A study by psychologist J. Philippe Rushton found creativity to correlate with intelligence, aggressiveness and interpersonal hostility.
Another study found creativity to be greater in individuals who present with minor schizoid symptoms (schizotypal) than in either normal or schizophrenic individuals.
While divergent thinking was associated with bilateral activation of the prefrontal cortex, schizotypal individuals were found to have much greater activation of their right prefrontal cortex.
During times of stress even those with integrated brain hemispheres, tend to favor their right hemisphere and can become swept up in their richly emotionally Contexualized memories. Left hemispheric dominant individuals, under stress, are drawn into their fact based semantic memory and can seem very legalistic and reasonable, though they lack the potency or passion that their episodic memories would provide them.
An integrated neocortex, and ultimately integration of the entire brain, allows for divergent imaginative thinking and true healthy creativity. A polarized cerebrum, where the left or right hemispheres function in isolation particularly in times of severe stress, presents as one form or another as what we would label as acute mental dis-ease.
This study hypothesizes that such individuals are better at accessing both hemispheres, allowing them to make novel associations at a faster rate. Their brain speed is greatly enhanced upon hempisperical integration and creativity provides those with integrated brains a positive feedback when creativity is released.
In agreement with this hypothesis, ambidexterity (both hands, both hemispheres) is also associated with schizotypal and schizophrenic individuals.
Three recent studies by Mark Batey and Adrian Furnham have demonstrated the relationships between schizotypal and hypomanic personality and several different measures of creativity.
Hypomania is a result of a usurped superego, and a shadow/ego integrating psyche, without the concomitant integration of the two brain hemispheres and an adequate intrinsic motivation required from a strengthened identity.
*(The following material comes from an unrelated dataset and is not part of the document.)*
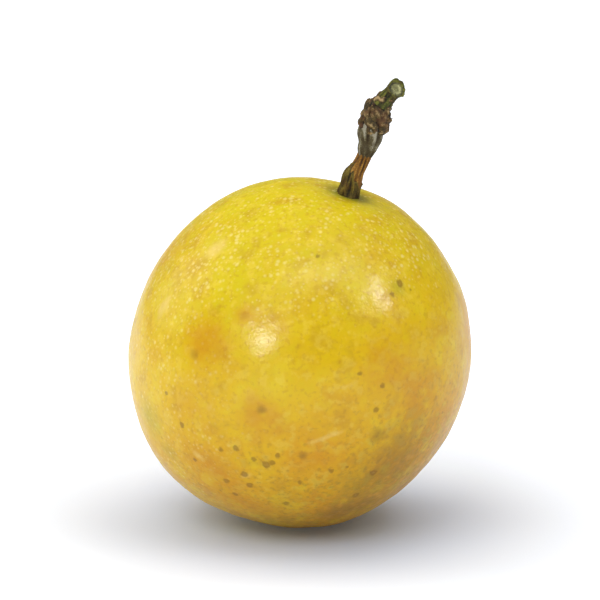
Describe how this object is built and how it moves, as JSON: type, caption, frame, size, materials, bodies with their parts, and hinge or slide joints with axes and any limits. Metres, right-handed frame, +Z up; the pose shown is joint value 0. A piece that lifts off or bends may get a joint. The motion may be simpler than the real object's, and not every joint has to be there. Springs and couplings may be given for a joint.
{
  "type": "passion fruit",
  "caption": "Round yellow passion fruit, whole and uncut, resting on a small flat spot, with the short dry stalk and withered flower cup it hung from.",
  "frame": {"origin": "on the resting surface, under the middle of the fruit's outline", "axes": "+Z up; the fruit's own axis, from blossom end to stalk, leans from +Z towards +X and a little towards -Y; the side at -Y is the one that shows"},
  "size_m": [0.0664, 0.0656, 0.0883],
  "materials": {
    "rind": "satin, waxy",
    "stalk": "matte, dry bark"
  },
  "bodies": {
    "root": {"fruit": "rind", "stalk": "stalk"}
  },
  "joints": []
}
Too much energy is available, without enough free flow or speed of brain processing, due to disparate right and left hemispherical circuitry inconsistencies.
Particularly strong links have been identified between creativity and mood disorders, particularly manic-depressive disorder (a.k.a. bipolar disorder) and depressive disorder (a.k.a. unipolar disorder).
These are often misidentifications, or misdiagnoses of the creative process by ignorant mental health professionals, as these are manifestations of asymmetrical hemispherical inconsistencies with concomitant excessive psychic energy release.
In Touched with Fire: Manic-Depressive Illness and the Artistic Temperament, Kay Redfield Jamison summarizes studies of mood-disorder rates in writers, poets and artists.
She also explores research that identifies mood disorders in such famous writers and artists as Ernest Hemingway (who shot himself after electroconvulsive treatment), Virginia Woolf (who drowned herself when she felt a depressive episode coming on), composer Robert Schumann (who died in a mental institution), and even the famed visual artist Michelangelo.
Another study involving more than one million people, conducted by Swedish researchers at the Karolinska Institute, reported a number of correlations between creative occupations and mental illnesses.
Writers had a higher risk of anxiety and bipolar disorders, schizophrenia, unipolar depression, and substance abuse, and were almost twice as likely as the general population to kill themselves.
Dancers and photographers were also more likely to have bipolar disorder.
According to psychologist Robert Epstein, PhD, creativity can be obstructed through stress. Like any other human expression, creativity must necessarily become obstructed when we allow external concerns to usurp our focus.